**RECORDS PROVIDED:**

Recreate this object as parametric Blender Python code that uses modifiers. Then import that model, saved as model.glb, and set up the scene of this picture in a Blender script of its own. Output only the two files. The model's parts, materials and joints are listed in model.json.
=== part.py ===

* * *

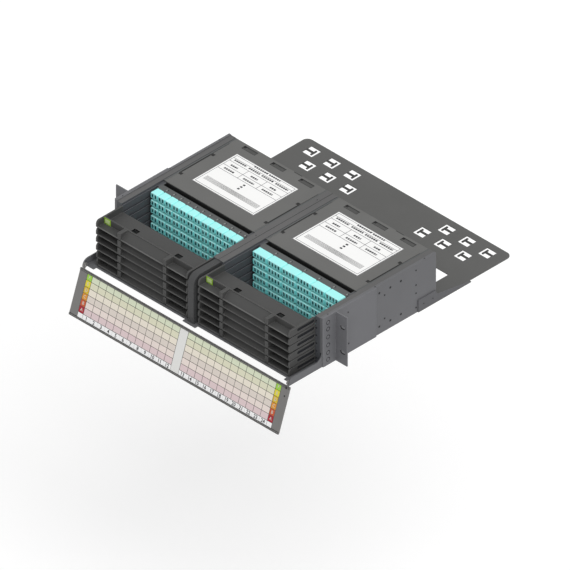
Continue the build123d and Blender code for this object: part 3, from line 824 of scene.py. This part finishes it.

==

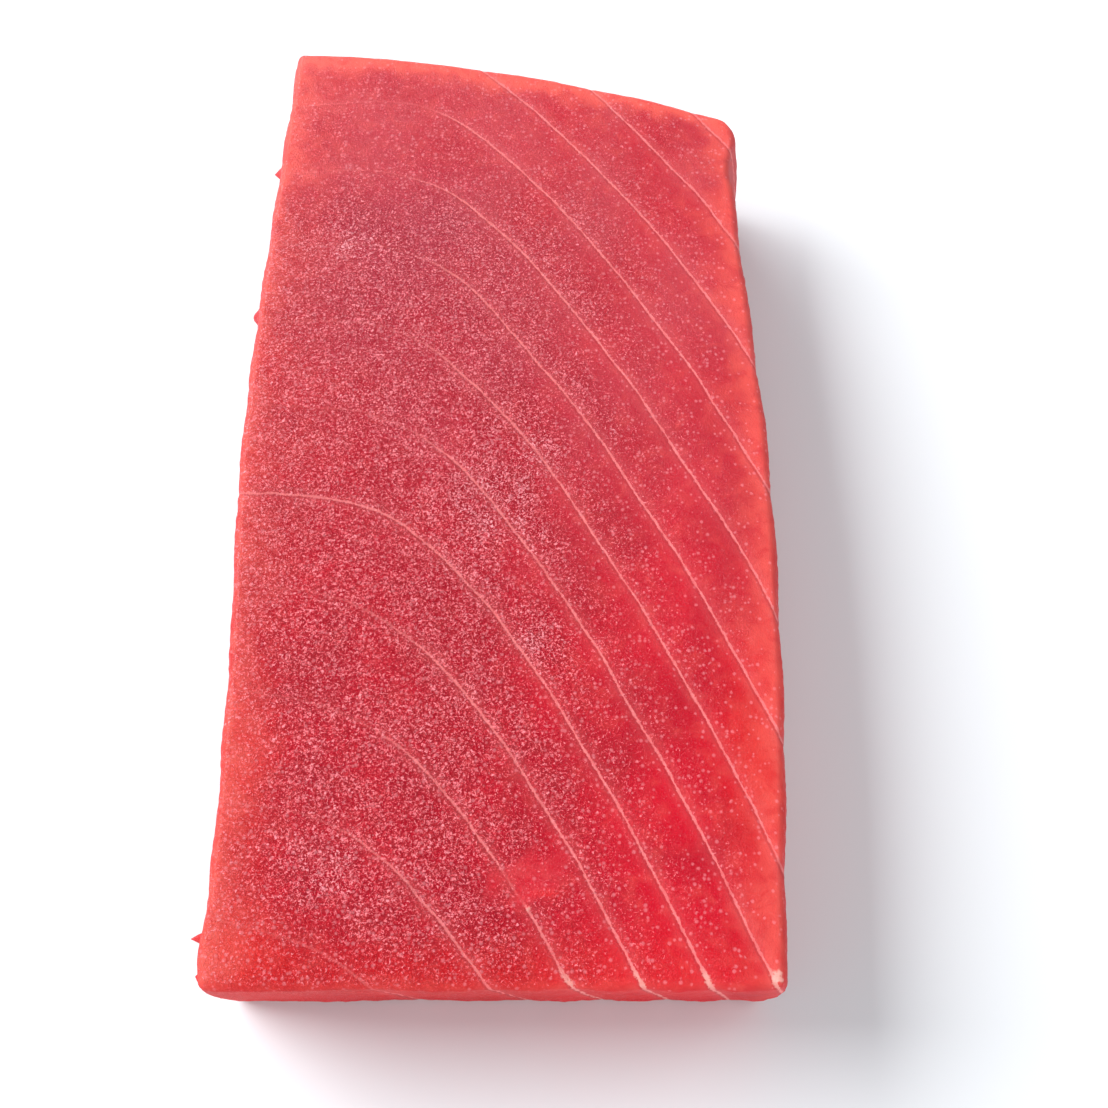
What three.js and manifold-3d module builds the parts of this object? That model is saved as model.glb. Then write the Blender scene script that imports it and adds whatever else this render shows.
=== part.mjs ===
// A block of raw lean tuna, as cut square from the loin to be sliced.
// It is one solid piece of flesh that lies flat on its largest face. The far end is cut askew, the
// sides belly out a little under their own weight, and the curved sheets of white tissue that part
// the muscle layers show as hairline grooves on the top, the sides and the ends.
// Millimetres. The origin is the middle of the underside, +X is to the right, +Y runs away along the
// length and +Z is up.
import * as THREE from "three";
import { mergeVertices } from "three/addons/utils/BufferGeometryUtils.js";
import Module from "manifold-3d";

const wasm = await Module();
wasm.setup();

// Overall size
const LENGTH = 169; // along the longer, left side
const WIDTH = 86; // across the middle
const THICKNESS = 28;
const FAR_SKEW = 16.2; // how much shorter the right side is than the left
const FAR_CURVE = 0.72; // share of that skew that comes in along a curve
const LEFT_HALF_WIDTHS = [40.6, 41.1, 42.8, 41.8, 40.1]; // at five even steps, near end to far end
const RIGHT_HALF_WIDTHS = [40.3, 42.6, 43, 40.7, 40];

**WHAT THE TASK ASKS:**
Quote the lines that begin at the line containing "What three.js and" and end at the line containing "wasm.setup();", keeping both of those lines.

**WRITTEN RESPONSE:**
What three.js and manifold-3d module builds the parts of this object? That model is saved as model.glb. Then write the Blender scene script that imports it and adds whatever else this render shows.
=== part.mjs ===
// A block of raw lean tuna, as cut square from the loin to be sliced.
// It is one solid piece of flesh that lies flat on its largest face. The far end is cut askew, the
// sides belly out a little under their own weight, and the curved sheets of white tissue that part
// the muscle layers show as hairline grooves on the top, the sides and the ends.
// Millimetres. The origin is the middle of the underside, +X is to the right, +Y runs away along the
// length and +Z is up.
import * as THREE from "three";
import { mergeVertices } from "three/addons/utils/BufferGeometryUtils.js";
import Module from "manifold-3d";

const wasm = await Module();
wasm.setup();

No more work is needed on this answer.